He seems to have started off as your typical Maoist revolutionary - a natural leader, skillful in choosing between valor and discretion, and above all fortunate to have survived the complete chaos of World War 2 in northern China. Once installed as the leader of the "temporary" state in the Soviet-occupied northern part of Korea thanks to some meetings with the head of the NKVD, he set about purging his rivals and fine-tuning the obsessively nationalist juche personality cult the DPRK would eventually become famous for. It's funny how the "workers of the world unite!" universalist ethos of Marxism is so flexible in the right hands. After his disastrous invasion of the south, Kim turned to rebuilding his shattered country, and I was interested to learn that until the late 60s, the north was actually much more developed than the south, thanks to endemic corruption in the south and the short-term benefits that the northern command economy brought.

Once South Korea pulled ahead, though, Kim's habit of building useless monuments to himself, maintaining a gigantic "defensive" army, and sidelining reformers in favor of his idiot son slowly dragged the country to the nightmarish poverty it's stuck in today. Did you know that during the early 90s famine, political prisoners received a grand total of 33 grams of food per day? An ounce is 28 grams. Just think about that. Thankfully a large portion of the book is interviews with defectors, so you get to hear fascinating details of everyday life, potentially biased though they may be. An especially interesting interview he conducts involves an exchange that captures one of the greatest tragedies of North Korea's unique brand of Marxism: a defector reveals that many people admired the meritocratic ethos of socialism, and were happy to move away from the often-suffocating Confucianism that characterized Korean society before and dedicate their lives to the regime's ideology. However, the leadership in general and the Great and Dear Leaders in particular were anything but meritocratic, and simply populated the upper echelons of DPRK society with the descendants of the original revolutionaries. So in abandoning the filial system, the people found neither family nor meritocracy, just an endless claque of Kims, and in shunning the chaotic but lucrative opportunities of capitalism for the safety and egalitarianism of juche, they got neither prosperity nor equality.

Overall it's an extremely depressing book, not merely because of the endless interviews discussing how horrible life there is, but also in the sections where Martin discusses diplomacy.

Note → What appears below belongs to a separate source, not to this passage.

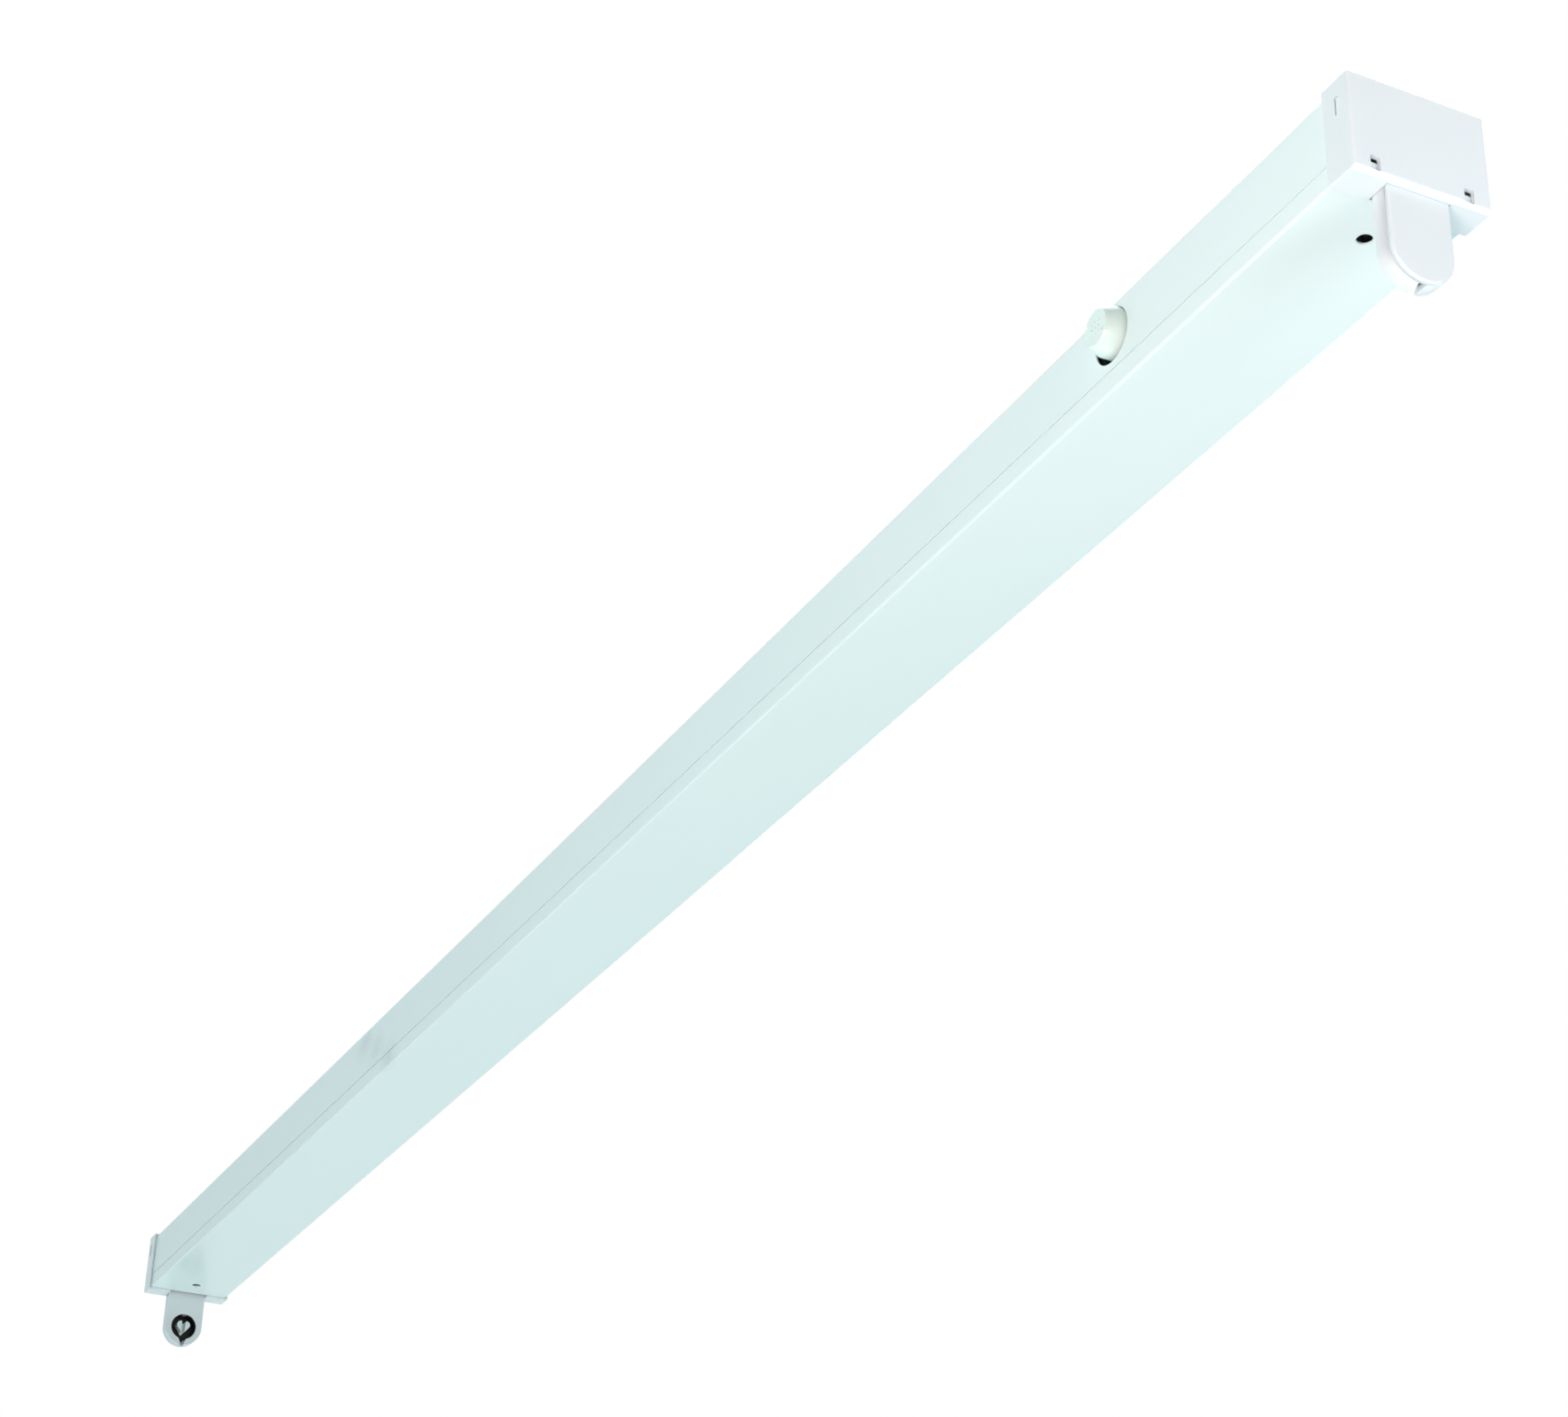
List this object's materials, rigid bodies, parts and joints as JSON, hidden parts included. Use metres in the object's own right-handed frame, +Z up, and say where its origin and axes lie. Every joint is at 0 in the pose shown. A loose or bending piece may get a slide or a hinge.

The rest of the world never missed an opportunity to miss an opportunity to open up the DPRK, feeding the Kims' paranoia every step of the way. Hopefully the next 60 years will be better for the people of North Korea than the last 60. ( )
  aaronarnold | May 11, 2021 |
I have a fascination with cults and totalitarianism, and this book goes into exhaustive detail regarding the Juche idea and the Kims. Absolutely worth a read by anyone interested in 20th century North Korean history. ( )
  picklefactory | Jan 16, 2018 |
Interesting topic, but poorly written in that it was full of mistakes (typos) & the format was long & tedious. I contemplated abandoning it a number of times! ( )
  expatstef | Feb 28, 2016 |
A very thorough, at times depressing, look into the North Korean regime from the very beginning. Worth a read if you're interested in that sort of thing. ( )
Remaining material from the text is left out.